Task instructions: Give back exactly the lines that run from the line containing "obj.parent = empty" through the end of the listing below. Leave out every other line.

Information provided:

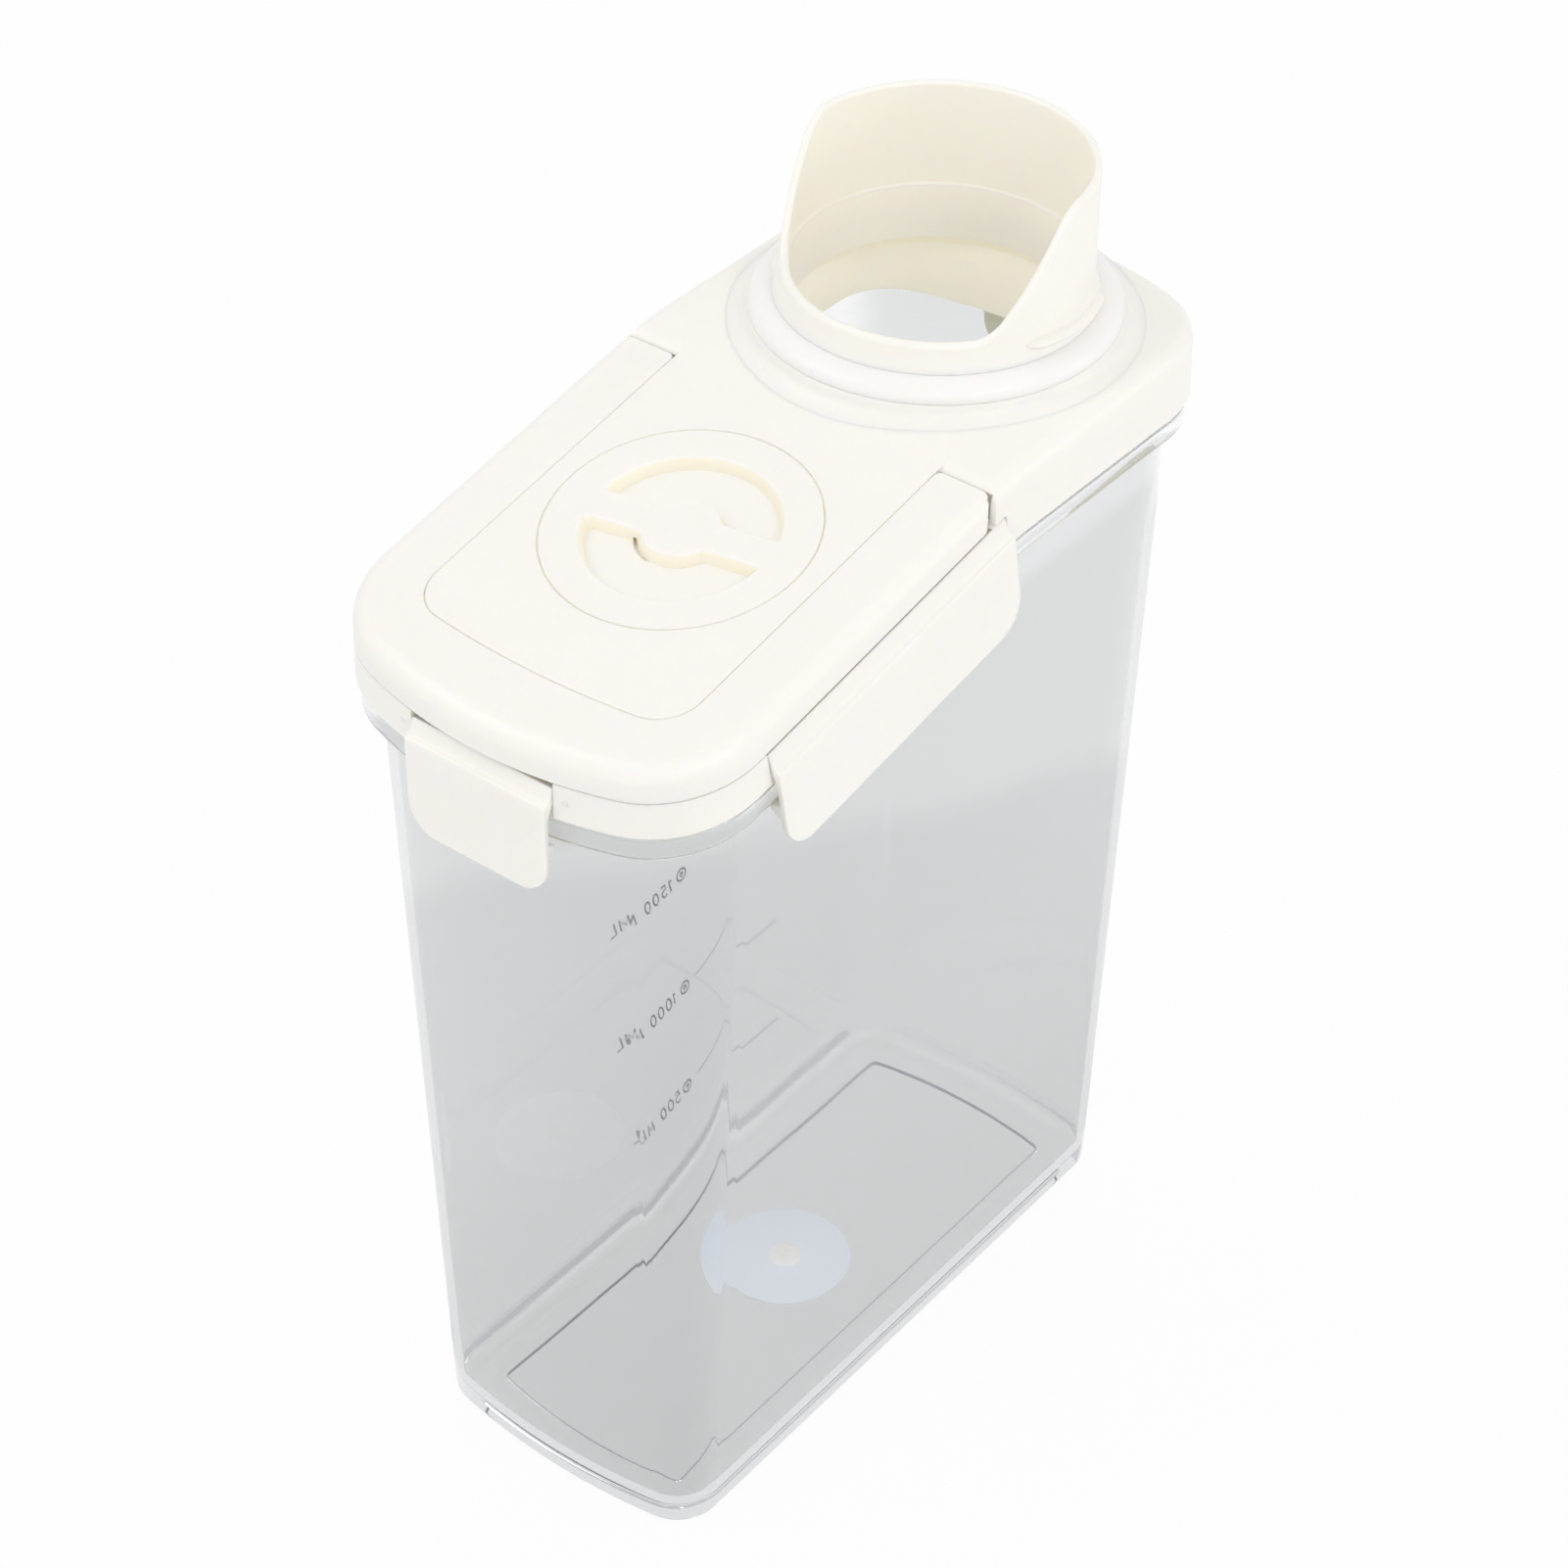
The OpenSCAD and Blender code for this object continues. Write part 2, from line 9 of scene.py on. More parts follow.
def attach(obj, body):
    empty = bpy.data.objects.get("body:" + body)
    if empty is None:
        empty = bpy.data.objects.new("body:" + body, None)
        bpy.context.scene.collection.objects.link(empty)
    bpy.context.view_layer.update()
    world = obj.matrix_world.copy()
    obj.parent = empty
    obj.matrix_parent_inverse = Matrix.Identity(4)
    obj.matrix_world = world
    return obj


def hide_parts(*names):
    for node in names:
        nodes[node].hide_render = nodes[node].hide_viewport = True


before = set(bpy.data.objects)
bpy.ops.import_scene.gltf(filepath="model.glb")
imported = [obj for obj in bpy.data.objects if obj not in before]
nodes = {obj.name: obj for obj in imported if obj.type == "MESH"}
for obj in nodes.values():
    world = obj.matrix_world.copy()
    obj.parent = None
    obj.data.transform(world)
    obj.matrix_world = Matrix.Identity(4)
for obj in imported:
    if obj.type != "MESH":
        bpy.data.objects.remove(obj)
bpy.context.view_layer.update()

Worked answer:
    obj.parent = empty
    obj.matrix_parent_inverse = Matrix.Identity(4)
    obj.matrix_world = world
    return obj


def hide_parts(*names):
    for node in names:
        nodes[node].hide_render = nodes[node].hide_viewport = True


before = set(bpy.data.objects)
bpy.ops.import_scene.gltf(filepath="model.glb")
imported = [obj for obj in bpy.data.objects if obj not in before]
nodes = {obj.name: obj for obj in imported if obj.type == "MESH"}
for obj in nodes.values():
    world = obj.matrix_world.copy()
    obj.parent = None
    obj.data.transform(world)
    obj.matrix_world = Matrix.Identity(4)
for obj in imported:
    if obj.type != "MESH":
        bpy.data.objects.remove(obj)
bpy.context.view_layer.update()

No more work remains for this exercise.